# [Extracted data]
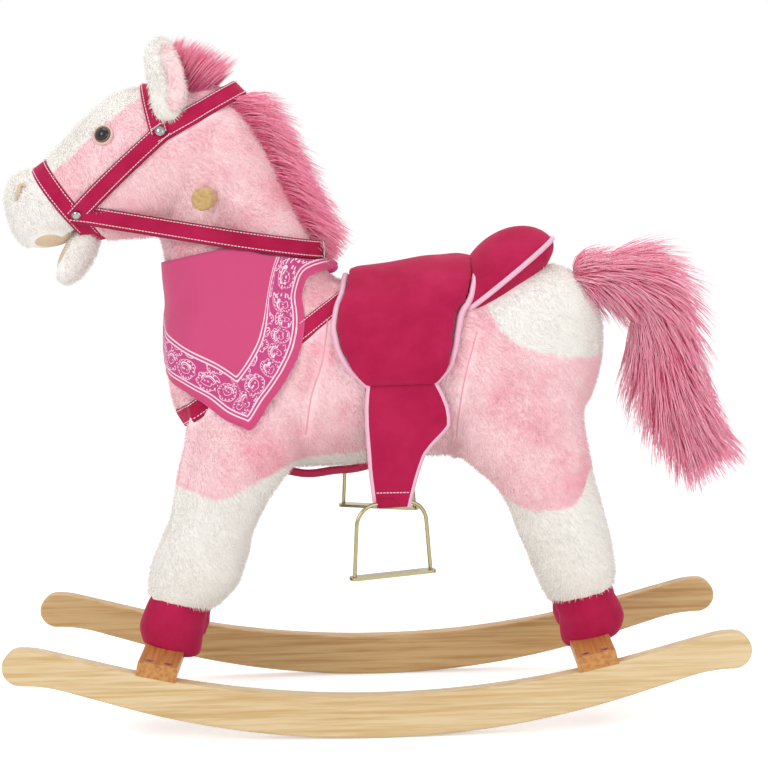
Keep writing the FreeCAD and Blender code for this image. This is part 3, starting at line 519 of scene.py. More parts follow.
@dataclass(frozen=True)
class Plush(Finish):
    """Short knitted-back polyester plush, in a pink coat with sewn-in white panels.

    The pile scatters light into a soft sheen at the edges, and the pink is mottled where
    it lies different ways.

    Attributes:
        pink: Main colour of the coat.
        blush: Deeper pink of the mottling.
        white: The white panels.
        panels: Whether the white panels of the body show.
    """

    pink: str = "#FFDFE3"
    blush: str = "#FABDC8"
    white: str = "#FAF7F2"
    panels: bool = True

    # Height in metres of the panel edges against x, for the belly and legs, and the rump.
    low_edge: tuple[tuple[float, float], ...] = (
        (-0.30, 0.24), (-0.184, 0.242), (-0.170, 0.235), (-0.153, 0.232), (-0.134, 0.239),
        (-0.112, 0.250), (-0.083, 0.263), (-0.03, 0.271), (0.06, 0.270), (0.11, 0.245),
        (0.150, 0.215), (0.189, 0.215), (0.204, 0.220), (0.218, 0.246), (0.235, 0.262),
        (0.30, 0.262))
    rump_edge: tuple[tuple[float, float], ...] = (
        (-0.30, 0.69), (0.108, 0.69), (0.118, 0.425), (0.129, 0.400), (0.138, 0.389),
        (0.151, 0.380), (0.169, 0.373), (0.199, 0.366), (0.30, 0.364))

    def paint(self, add: Adder, shader: Node, place: Source) -> None:
        """Mottled pink, the panels' soft edges, and a clumped pile as bump."""
        drift = add("TexNoise", {"Vector": place, "Scale": 14.0, "Detail": 3.0, "Roughness": 0.65})
        shade = add("MapRange", {"Value": drift, "From Min": 0.44, "From Max": 0.70})
        coat = add("Mix", {
            "Factor": shade, 6: linear(self.pink), 7: linear(self.blush)}, data_type="RGBA")
        if self.panels:
            mask = self._panels(add, place)
            coat = add("Mix", {"Factor": mask, 6: coat, 7: linear(self.white)}, data_type="RGBA")
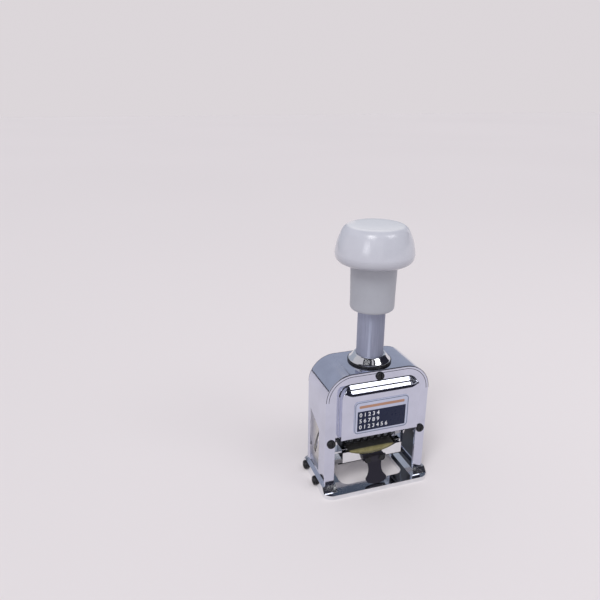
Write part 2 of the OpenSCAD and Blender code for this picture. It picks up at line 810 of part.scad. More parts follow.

# [Task goal]
Print only the lines from the top of the data above down to the line holding "it lies different ways.", inclusive.

# [The completed task]
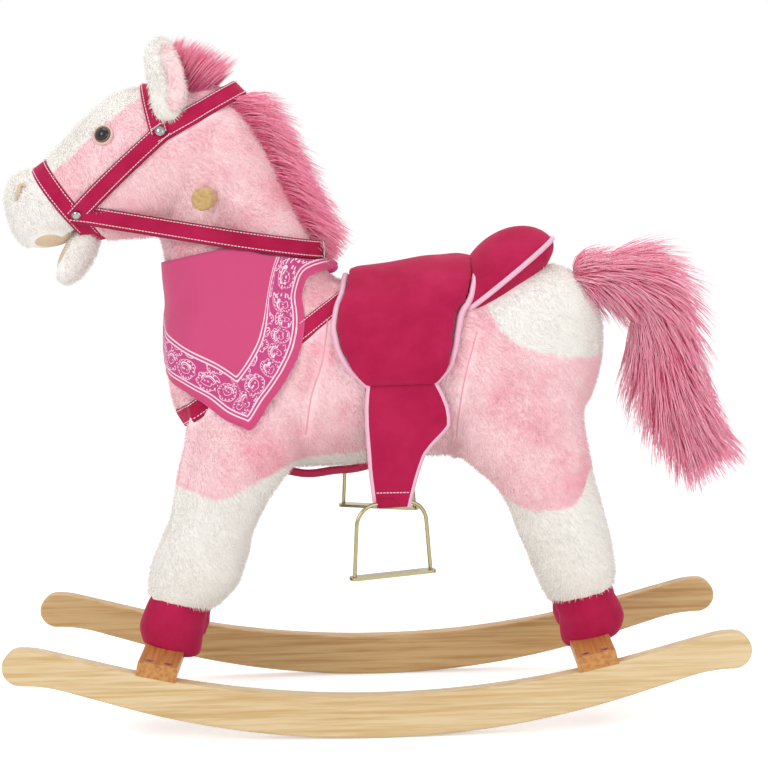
Keep writing the FreeCAD and Blender code for this image. This is part 3, starting at line 519 of scene.py. More parts follow.
@dataclass(frozen=True)
class Plush(Finish):
    """Short knitted-back polyester plush, in a pink coat with sewn-in white panels.

    The pile scatters light into a soft sheen at the edges, and the pink is mottled where
    it lies different ways.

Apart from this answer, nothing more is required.